Mit Schwierigkeiten haben indes die Österreicher zu kämpfen, die in den Osten exportieren ihre Produkte sind durch die Wechselkursturbulenzen teurer geworden. Mit Zuwächsen rechnen wir heuer nicht, sagt Walter Koren, Chef der Außenwirtschaftsorganisation der Wirtschaftskammer Österreich. Besonders negativ entwickelt sich die Ukraine. Für Russland rechnet Koren mit einem Einbruch der Exporte um rund ein Drittel. Da Liquidität knapp ist, wird bei vielen Ausfuhren verlangt, dass die Lieferanten Kredite gewähren. Auch die heimische Tourismuswirtschaft dürfte bald spüren, dass sich der Urlaub in Österreich für viele Osteuropäer dramatisch verteuert hat.
4. Wo droht der Staatsbankrott?
In vier Ländern musste bereits der Internationale Währungsfonds einspringen, um die Zahlungsunfähigkeit abzuwenden: Ukraine, Ungarn, Lettland und Serbien beugen sich nun einem strikten Programm zur Sanierung des Haushaltes. Im WIIW wird vermutet, dass die Zahl der Länder, die ebenfalls beim Währungsfonds um Finanzhilfe bitten werden, stark steigen wird. Die meisten südosteuropäischen Länder wären Kandidaten dafür. Rumänien hat bereits angekündigt, demnächst die Entscheidung über ein Hilfsansuchen zu fällen. Doch die Länder gehen oft zu spät zum IWF, sagt Gligorov. Dank des internationalen Sicherheitsnetzes aus EU, IWF und Weltbank ist die Gefahr allerdings gering, dass tatsächlich ein Land in den Bankrott schlittert. Das größere Risiko ist, dass die Banken nicht mehr die Unternehmen finanzieren, meint Pöschl.

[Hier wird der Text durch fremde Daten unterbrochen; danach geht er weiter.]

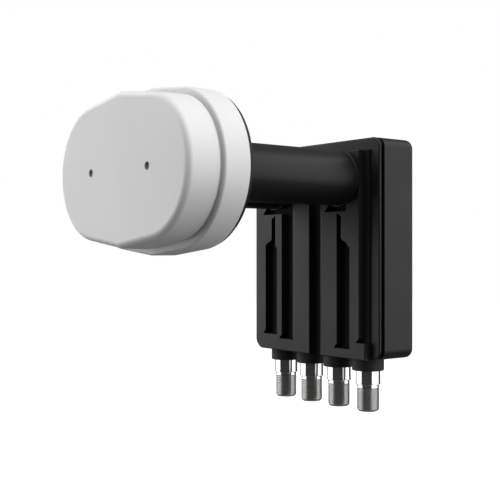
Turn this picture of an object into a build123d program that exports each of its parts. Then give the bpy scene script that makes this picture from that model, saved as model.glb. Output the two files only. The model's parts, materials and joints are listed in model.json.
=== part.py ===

5. Fallen Banken um ihr Geld um?
Standard & Poors errechnete, dass in Osteuropa 1.700 Milliarden Dollar Schulden angehäuft sind. 2009 werden 400 Millionen fällig fast ein Drittel des zusammengerechneten BIPs der Region. Normalerweise würden diese Schulden einfach refinanziert werden, doch das ist nun nicht mehr möglich. Eine Kette von Bankrotten und zahlungsunfähigen Haushalten könnte die Folge sein vergleichbar mit der Subprime-Krise in den USA. Die EBRD etwa warnt, dass zehn bis 20 Prozent der ausstehenden Kredite faul sind. Die höheren Kreditkosten haben auch Auswirkungen auf die Konjunktur: Die höheren Rückzahlungen werden zu einem Rückgang beim Konsum führen, sagt Pöschl.
6. Was geschieht, wenn die Investitionen ausbleiben?

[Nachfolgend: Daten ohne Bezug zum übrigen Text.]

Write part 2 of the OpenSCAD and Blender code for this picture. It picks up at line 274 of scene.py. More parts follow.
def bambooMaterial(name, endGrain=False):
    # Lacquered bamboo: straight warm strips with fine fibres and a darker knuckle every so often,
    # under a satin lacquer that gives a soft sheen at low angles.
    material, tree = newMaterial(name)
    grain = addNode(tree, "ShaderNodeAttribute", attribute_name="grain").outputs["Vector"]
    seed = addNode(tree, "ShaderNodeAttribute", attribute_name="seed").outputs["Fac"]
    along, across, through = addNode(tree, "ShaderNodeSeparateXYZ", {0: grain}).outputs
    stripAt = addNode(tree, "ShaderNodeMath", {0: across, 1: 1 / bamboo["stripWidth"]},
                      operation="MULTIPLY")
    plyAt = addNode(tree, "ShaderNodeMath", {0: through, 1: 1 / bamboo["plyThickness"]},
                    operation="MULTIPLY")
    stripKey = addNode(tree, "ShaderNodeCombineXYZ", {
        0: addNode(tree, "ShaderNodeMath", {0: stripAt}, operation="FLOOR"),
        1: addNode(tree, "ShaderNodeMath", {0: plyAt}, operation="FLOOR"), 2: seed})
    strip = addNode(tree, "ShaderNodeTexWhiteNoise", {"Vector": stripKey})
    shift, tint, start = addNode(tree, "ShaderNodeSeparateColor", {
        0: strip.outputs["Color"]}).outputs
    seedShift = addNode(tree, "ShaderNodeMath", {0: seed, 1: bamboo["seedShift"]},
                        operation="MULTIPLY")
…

Die Kapitalflüsse nach Osteuropa brechen heuer dramatisch ein: Die privaten Geldflüsse betragen nur noch ein Zwölftel jener von 2007, die Banken ziehen sogar 27,2 Milliarden ab, nachdem sie noch 2007 über 200 Milliarden in den Osten gepumpt haben. Die Folge: Projekte werden nicht durchgeführt oder stagnieren, Arbeitslosigkeit steigt. Bisher sehen wir allerdings keinen massiven Abfluss von Geldern, sagt Hunya. Das bestätigt auch Herbert Stepic, Generaldirektor von Raiffeisen International (siehe
Interview
): Die Systembanken investieren zwar nicht viel, ziehen aber auch kein Kapital ab. Setzt allerdings der Run ein, ist ein Crash programmiert.

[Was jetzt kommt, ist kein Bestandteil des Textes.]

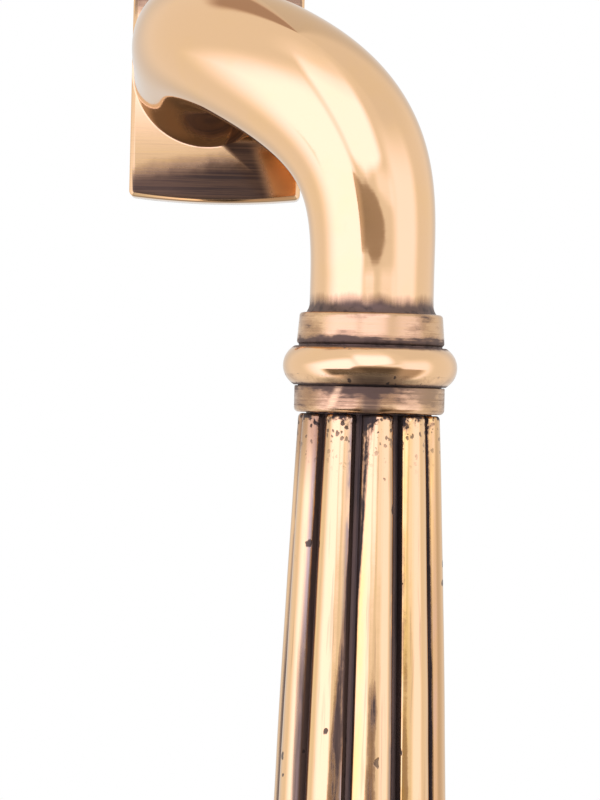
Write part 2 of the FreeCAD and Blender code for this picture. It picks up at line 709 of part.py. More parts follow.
def make_grip():
    top = -size(REEDS_TOP)
    length = size("Sizes.grip_length")
    sections = []
    for number in range(GRIP_SPANS + 1):
        share = number / GRIP_SPANS
        sections.append(reeded_section(grip_radius(share), top - share * length))
    reeds = doc.addObject("Part::Feature", "reeds")
    reeds.Shape = Part.makeLoft(sections, True, False)
    bind(reeds, Placement__Base__x="Sizes.grip_side", Placement__Base__y="-Sizes.grip_reach")
    spigot = rod("grip_spigot", "Sizes.grip_spigot_radius", "Sizes.grip_spigot_length",
                 ("Sizes.grip_side", "-Sizes.grip_reach", "-" + REEDS_TOP), ALONG_Z)
    solid = fuse("grip_blank", [reeds, spigot])
    bore = rod("grip_bore", STUD_HOLE,
               "Sizes.grip_length + Sizes.grip_spigot_length + 2 * Sizes.cut_over",
               ("Sizes.grip_side", "-Sizes.grip_reach", "-" + REEDS_END + " - Sizes.cut_over"),
               ALONG_Z)
    keep("grip", cut("grip", solid, [bore, dowel("grip_dowel_hole")]))


def make_foot():
    keep("end_collar", turned("end_collar", [
        (STUD_HOLE, "-" + REEDS_END),
        ("Sizes.end_collar_radius - Sizes.band_round", "-" + REEDS_END),
        ("Sizes.end_collar_radius", "-" + REEDS_END + " - Sizes.band_round"),
        ("Sizes.end_collar_radius", "-" + END_COLLAR_END),
        (STUD_HOLE, "-" + END_COLLAR_END)],
        {1: "-Sizes.band_round"}))
    inner = "(Sizes.end_collar_radius - Sizes.groove_depth)"
    bead_top = "(" + END_COLLAR_END + " + Sizes.crevice_length)"
    keep("end_bead", turned("end_bead", [
        (STUD_HOLE, "-" + END_COLLAR_END),
        (inner, "-" + END_COLLAR_END),
        (inner, "-" + bead_top),
        (END_BEAD_SHOULDER, "-" + bead_top),
        (END_BEAD_SHOULDER, "-" + END_BEAD_END),
        (WASHER_HOUSING, "-" + END_BEAD_END),
        (WASHER_HOUSING, "-" + END_BEAD_END + " + Sizes.lock_washer_thickness"),
        (STUD_HOLE, "-" + END_BEAD_END + " + Sizes.lock_washer_thickness")],
        {3: "-Sizes.end_bead_curve_radius"}))
    keep("lock_washer", turned("lock_washer", [
        (STUD_HOLE, "-" + END_BEAD_END + " + Sizes.lock_washer_thickness"),
        ("Sizes.lock_washer_radius", "-" + END_BEAD_END + " + Sizes.lock_washer_thickness"),
        ("Sizes.lock_washer_radius", "-" + END_BEAD_END),
        (STUD_HOLE, "-" + END_BEAD_END)]))
    side_end = "(" + END_BEAD_END + " + Sizes.cap_side_length)"
    dome_end = "(" + side_end + " + Sizes.cap_dome_length)"
    dome = "((Sizes.cap_radius ^ 2 + Sizes.cap_dome_length ^ 2) / (2 * Sizes.cap_dome_length))"
    keep("end_cap", turned("end_cap", [
        ("Sizes.stud_diameter / 2", "-" + END_BEAD_END),
        ("Sizes.cap_radius", "-" + END_BEAD_END),
        ("Sizes.cap_radius", "-" + side_end),
        ("0", "-" + dome_end),
        ("0", "-" + STUD_END),
        ("Sizes.stud_diameter / 2", "-" + STUD_END)],
        {2: "-" + dome}))


def make_stud():
    keep("tie_stud", rod("tie_stud", "Sizes.stud_diameter / 2", STUD_END + " - " + STUD_TOP,
                         ("Sizes.grip_side", "-Sizes.grip_reach", "-" + STUD_END), ALONG_Z))
    keep("anti_turn_pin", dowel("anti_turn_pin"))


make_back_plate()
make_pivot_bush()
make_wave_washer()
make_stop_washer()
make_retaining_clip()
make_spindle()
make_neck()
make_detents()
make_rings()
make_grip()
make_foot()
make_stud()
doc.recompute()

for item in doc.Objects:
    if "Invalid" in item.State or "Error" in item.State:
        raise RuntimeError(item.Label + " failed: " + str(item.State))
for name, feature in nodes.items():
    shape = feature.Shape
    if shape.isNull() or not shape.isValid() or not shape.Solids:
        raise RuntimeError(name + " has no valid solid")
for name, feature in nodes.items():
    feature.Shape.exportStep("parts/" + name + ".step")
    box = feature.Shape.BoundBox
    print(name, len(feature.Shape.Solids), "solids", round(feature.Shape.Volume, 1), "mm3",
          "X", round(box.XMin, 2), round(box.XMax, 2), "Y", round(box.YMin, 2), round(box.YMax, 2),
          "Z", round(box.ZMin, 2), round(box.ZMax, 2))
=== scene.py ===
import math

import bmesh
import bpy
from bpy.props import FloatProperty, FloatVectorProperty, IntProperty, PointerProperty
from bpy.types import Operator, Panel, PropertyGroup
from mathutils import Euler, Matrix, Vector


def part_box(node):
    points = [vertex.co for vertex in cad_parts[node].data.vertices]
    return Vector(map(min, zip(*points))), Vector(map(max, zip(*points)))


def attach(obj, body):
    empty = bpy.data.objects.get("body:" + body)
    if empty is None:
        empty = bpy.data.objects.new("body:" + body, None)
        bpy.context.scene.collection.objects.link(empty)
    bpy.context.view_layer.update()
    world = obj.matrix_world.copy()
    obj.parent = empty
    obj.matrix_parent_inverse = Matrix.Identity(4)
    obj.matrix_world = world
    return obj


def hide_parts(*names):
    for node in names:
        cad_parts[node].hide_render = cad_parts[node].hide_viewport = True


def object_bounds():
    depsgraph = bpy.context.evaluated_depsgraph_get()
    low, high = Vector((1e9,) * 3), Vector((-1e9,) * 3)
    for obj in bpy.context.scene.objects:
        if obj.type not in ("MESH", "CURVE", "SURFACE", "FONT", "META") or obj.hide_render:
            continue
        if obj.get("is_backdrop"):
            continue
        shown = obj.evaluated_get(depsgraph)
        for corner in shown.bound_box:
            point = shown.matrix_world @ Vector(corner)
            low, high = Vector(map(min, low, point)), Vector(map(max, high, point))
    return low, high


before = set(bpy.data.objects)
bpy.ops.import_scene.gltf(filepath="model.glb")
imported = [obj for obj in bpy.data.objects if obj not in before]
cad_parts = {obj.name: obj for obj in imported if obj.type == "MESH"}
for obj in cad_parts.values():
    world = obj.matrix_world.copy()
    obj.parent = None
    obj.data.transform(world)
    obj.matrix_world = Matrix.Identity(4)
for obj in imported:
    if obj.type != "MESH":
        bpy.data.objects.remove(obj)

bl_info = {
    "name": "Window Handle",
    "version": (1, 0, 0),
    "blender": (4, 5, 0),
    "location": "View3D > Sidebar > Handle",
    "description": "Builds the polished bronze look of an espagnolette window handle",
    "category": "Object",
}

MM = 0.001
PATINA_AND_PAINTED_DARK = "patina_and_painted_dark"
ACROSS = "across"
WHITE = (1.0, 1.0, 1.0)
SHARP = math.radians(32)


# The CAD parts give the levels of the turned pieces and the axis that they share.

def level(node, corner):
    """The height of a node's foot (0) or top (1)."""
    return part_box(node)[corner].z


def half_width(node):
    low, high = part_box(node)
    return (high.x - low.x) / 2


def standing(node):
    """A turned node's top, foot and radius."""
    return level(node, 1), level(node, 0), half_width(node)


def grip_axis():
    low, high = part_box("tie_stud")
    return Vector(((low.x + high.x) / 2, (low.y + high.y) / 2, 0))


STUD_BORE = half_width("tie_stud") + 0.2 * MM
TRACK_RADIUS = 7.8 * MM  # of the circle on which the detent balls run
BEAD_CURVE = 2.7 * MM  # radius of the section of both beads


# What a user may change

def length(label, about, value):
    return FloatProperty(name=label, description=about, default=value, unit="LENGTH",
                         subtype="DISTANCE", precision=5)


def angle(label, about, degrees):
    return FloatProperty(name=label, description=about, default=math.radians(degrees),
                         unit="ROTATION", subtype="ANGLE")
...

7. Droht eine Krise wie 1998 in Asien?
Noch ist der Crash abwendbar, doch das Muster ist bekannt, der Anfang gemacht: Einem Kreditboom folgt nun der Vertrauensverlust, die Investoren ziehen sich zurück, die Währungen fallen, die Panik könnte nun einen Teufelskreis auslösen ähnlich wie in Asien 1998 und Argentinien 2000. Doch damals boomte die Weltwirtschaft, die Folgen konnten schnell abgefangen werden. Die Defizite in der Leistungsbilanz und die Schulden sind in Osteuropa heute höher als damals in Asien. Wird nicht schnell gehandelt, könnte ein Crash kommen, warnen die Experten des WIIW. Betroffen wäre dann vor allem Westeuropa, allen voran Österreich.
8. Ist ganz Osteuropa in der Krise?
Slowenien, die Slowakei, Tschechien und Polen stehen noch recht gut da. Am wenigsten von einer Krise merkt man im kleinen Albanien, dessen Wirtschaft von internationalen Projekten und Geldsendungen von Migranten abhängt: Das WIIW erwartet ein Wirtschaftswachstum von fünf bis sieben Prozent: eine Oase im Flächenbrand.